When we had read how the desired smile
was kissed by one who was so true a lover,
this one, who never shall be parted from me,
while all his body trembled, kissed my mouth.
A Gallehault indeed, that book and he
who wrote it, too; that day we read no more. (130-38)
Francesca and her brother-in-law Paolo, at the mercy of their passions, repeat the scene from Arthurian romance, identifying themselves with the adulterous Lancelot. The moment is perhaps the most famous one in which, to borrow a line from Oscar Wilde, “Life imitates art,” and by their imitation, Paolo and Francesca condemn themselves to an eternity of incontinent repetition—they will be buffeted about forever by forces over which, at last, they truly have no control. Dante’s lesson to us is clear: books have power to lead us astray, and we must read the stories in them with a larger frame in mind—our ultimate place in god’s divine and moral hierarchy. As the sparseness of Francesca’s narration of sin reminds us, that lesson applies as much to readers of Dante’s Divine Comedy as it does to medieval readers of Arthurian romance: it will not do to dwell too long in Dante’s dramatization of his own narrator’s pity for the souls condemned in love.
[*Your works cited list actually goes on a separate page, but here I’m out to save a tree….]
Works Cited
Alighieri, Dante. Inferno. Trans. Allen Mandelbaum. Berkeley: U of California Press, 1980.
Things to Note:
1) The thesis does more than repeat the plot of the canto I’m interested in; my thesis paragraph begins with a general but relevant set of observations and accurate naming of author and work. Then it narrows down to a small number of sentences that tell readers exactly what parts of the fifth canto I will examine, and, briefly, what the analytic point of examining them will be. You know what I am going to do and why – this is my “contract” with the reader.
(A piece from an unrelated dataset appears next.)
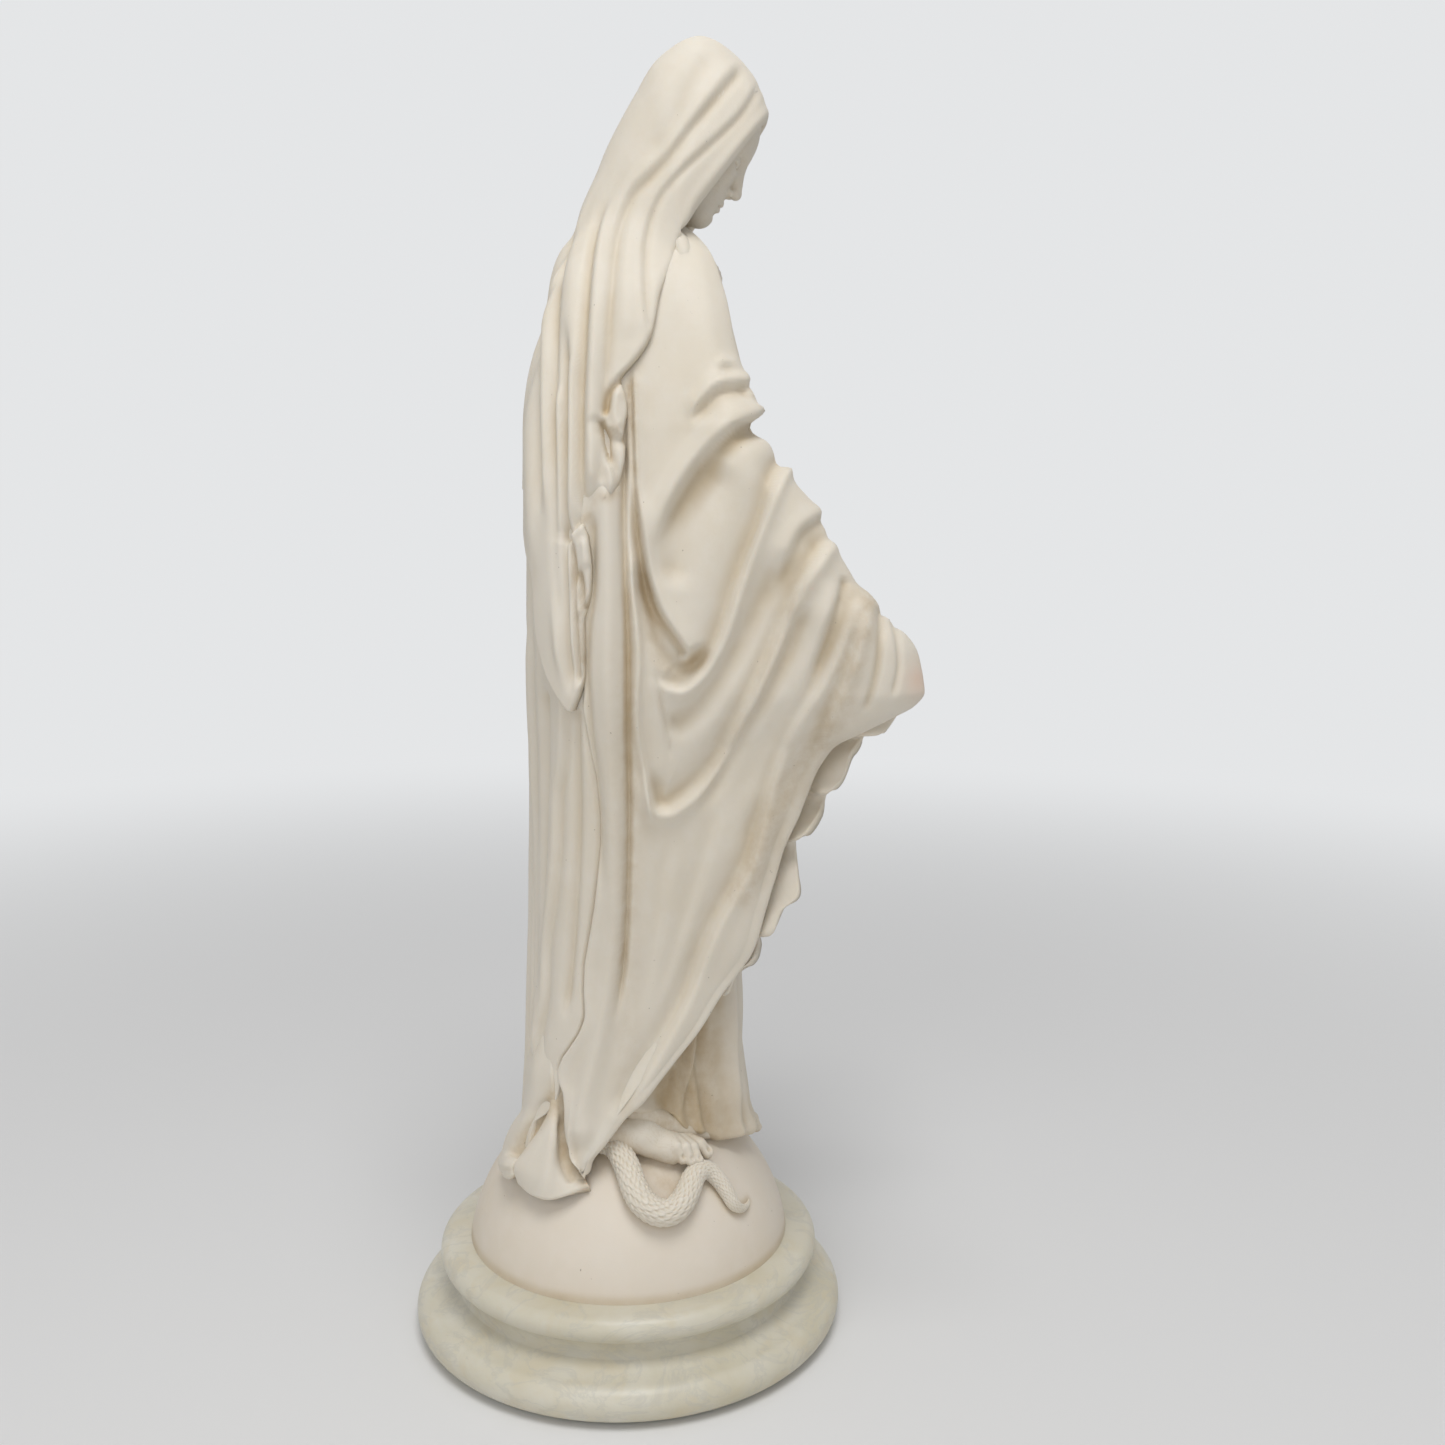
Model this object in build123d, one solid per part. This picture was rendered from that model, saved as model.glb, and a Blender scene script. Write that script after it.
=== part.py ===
"""Cast-marble statue of a robed, veiled woman on a half globe, bolted to a turned alabaster plinth.

Millimetres. +Z is up, the figure faces -Y, its right hand is on the -X side.
The origin is the centre of the felt underside, where the statue rests.
"""

import math
import os

from build123d import *

os.makedirs("parts", exist_ok=True)

# ---- plinth, turned from one block of alabaster ----
plinth_radius = 87.5
foot_torus_height = 17.0
foot_fillet_radius = 79.0
cove_radius = 70.5
cove_height = 8.0
collar_radius = 77.3
collar_height = 12.0
collar_lip_drop = 1.0
felt_thickness = 1.5
felt_margin = 7.0
felt_recess_depth = 0.5

# ---- centre fastening ----
rod_diameter = 8.0
rod_clearance = 0.4
nut_width = 13.0
nut_height = 6.5
washer_diameter = 24.0
washer_thickness = 2.0
nut_pocket_diameter = 28.0
nut_pocket_depth = 13.0
rod_tail = 1.5
rod_anchor_depth = 62.0

# ---- half globe ----
globe_radius = 66.0
globe_sink = 10.5
spigot_radius = 22.0
spigot_depth = 4.0
spigot_clearance = 0.3

# ---- figure, heights measured up from the top of the globe ----
figure_height = 413.5
head_height = 55.0
head_width = 37.0
head_depth = 45.0
head_tilt = 33.0
head_centre_height = 376.5
head_forward = 31.0
neck_radius = 11.5
neck_seat_height = 327.0
neck_base_forward = 12.0
dowel_diameter = 6.0
dowel_length = 24.0

# ---- arms ----
shoulder_half_width = 36.0
wrist_half_width = 57.0
wrist_forward = 74.0
wrist_height = 190.0
elbow_height = 233.0
elbow_forward = 24.0
elbow_half_width = 54.0
wrist_inset = 6.0
cuff_radius = 10.5
cuff_length = 14.0
hand_length = 42.0
palm_width = 19.0
palm_thickness = 8.0
finger_radius = 2.5
pin_diameter = 3.0
pin_length = 22.0

# ---- garments ----
mantle_front = 4.0
girdle_height = 252.0
girdle_width = 11.0
girdle_thickness = 2.2
seat_clearance = 0.1
gown_waist_forward = -9.0
gown_waist_half_width = 29.0
gown_waist_half_depth = 26.0

# ---- feet and serpent ----
foot_length = 58.0
foot_width = 20.0
foot_height = 13.0
serpent_radius = 4.4
serpent_sink = 1.0
serpent_head_swell = 1.35
tail_tip_radius = 1.4

# ---- levels that follow from the sizes above ----
plinth_bottom = felt_thickness - felt_recess_depth
foot_top = plinth_bottom + foot_torus_height
collar_bottom = foot_top + cove_height
plinth_top = collar_bottom + collar_height
globe_centre = plinth_top - globe_sink
globe_top = globe_centre + globe_radius


def above_globe(height):
    """A level of the figure, from its height over the top of the globe."""
    return globe_top + height


def write(name, shape):
    """One STEP file for one node, named after it."""
    shape.label = name
    export_step(shape, f"parts/{name}.step")


def solid_of(shape):
    """The largest solid of a boolean result, without the slivers a cut can leave."""
    return max(shape.solids(), key=lambda s: s.volume)


def ellipse_loft(sections, ruled=False):
    """A closed body through level ellipses: (height over globe, centre x, centre y, half width, half depth)."""
    faces = []
    for height, cx, cy, half_width, half_depth in sections:
        place = Plane(origin=(cx, cy, above_globe(height)), x_dir=(1, 0, 0), z_dir=(0, 0, 1))
        faces.append(place * Ellipse(half_width, half_depth))
    return loft(faces, ruled=ruled)


def rod_at(start, end, radius):
    """A straight round bar between two points."""
    a, b = Vector(*start), Vector(*end)
    return Plane(origin=a, z_dir=(b - a)) * Cylinder(
        radius, (b - a).length, align=(Align.CENTER, Align.CENTER, Align.MIN)
    )


def taper_at(start, end, start_radius, end_radius):
    """A straight cone frustum between two points, or a bar if both ends are alike."""
    if abs(start_radius - end_radius) < 1e-3:
        return rod_at(start, end, start_radius)
    a, b = Vector(*start), Vector(*end)
    return Plane(origin=a, z_dir=(b - a)) * Cone(
        start_radius, end_radius, (b - a).length, align=(Align.CENTER, Align.CENTER, Align.MIN)
    )


def upright(radius, bottom, top):
    """A cylinder on the statue's axis between two levels."""
    return Pos(0, 0, bottom) * Cylinder(radius, top - bottom, align=(Align.CENTER, Align.CENTER, Align.MIN))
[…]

2) The analysis carries out the tasks I promised to perform–I examine the parts of Canto V that I said I would, and my strategic retelling of the canto’s plot provides a sense of structural and thematic coherence for my quotations. If I simply dropped in my quotations in isolation from the Canto’s story and aims as a whole, readers wouldn’t understand why I was using them. So quotations must be introduced smoothly, surrounded with plot-context and with reference to the ideas or themes one means to draw from them.
3) Each sentence should flow from and be followed by one that is clearly and logically, but not ostentatiously, connected to it. The same should hold for the transitions from one paragraph to the next. The conclusion should do more than simply repeat the thesis – it should reflect upon and drive home the thesis at the same time.
4) Notice that I use the active voice (“the narrator says,” not “it is said by the narrator”) unless there is a logical reason not to do so. Notice also that I employ the present tense to tell the story, only departing from the present when I need to refer to an event that occurred before the part that occurs in the present. I have tried to avoid overusing adjectives and adverbs – the advice someone offered Hemingway (“Ernie, write without adjectives”) is excellent advice. Finally, you won’t find any vague references to “people in general” or to time frames such as “throughout history”; that’s because I am examining a specific part of a specific poem written at a specific time.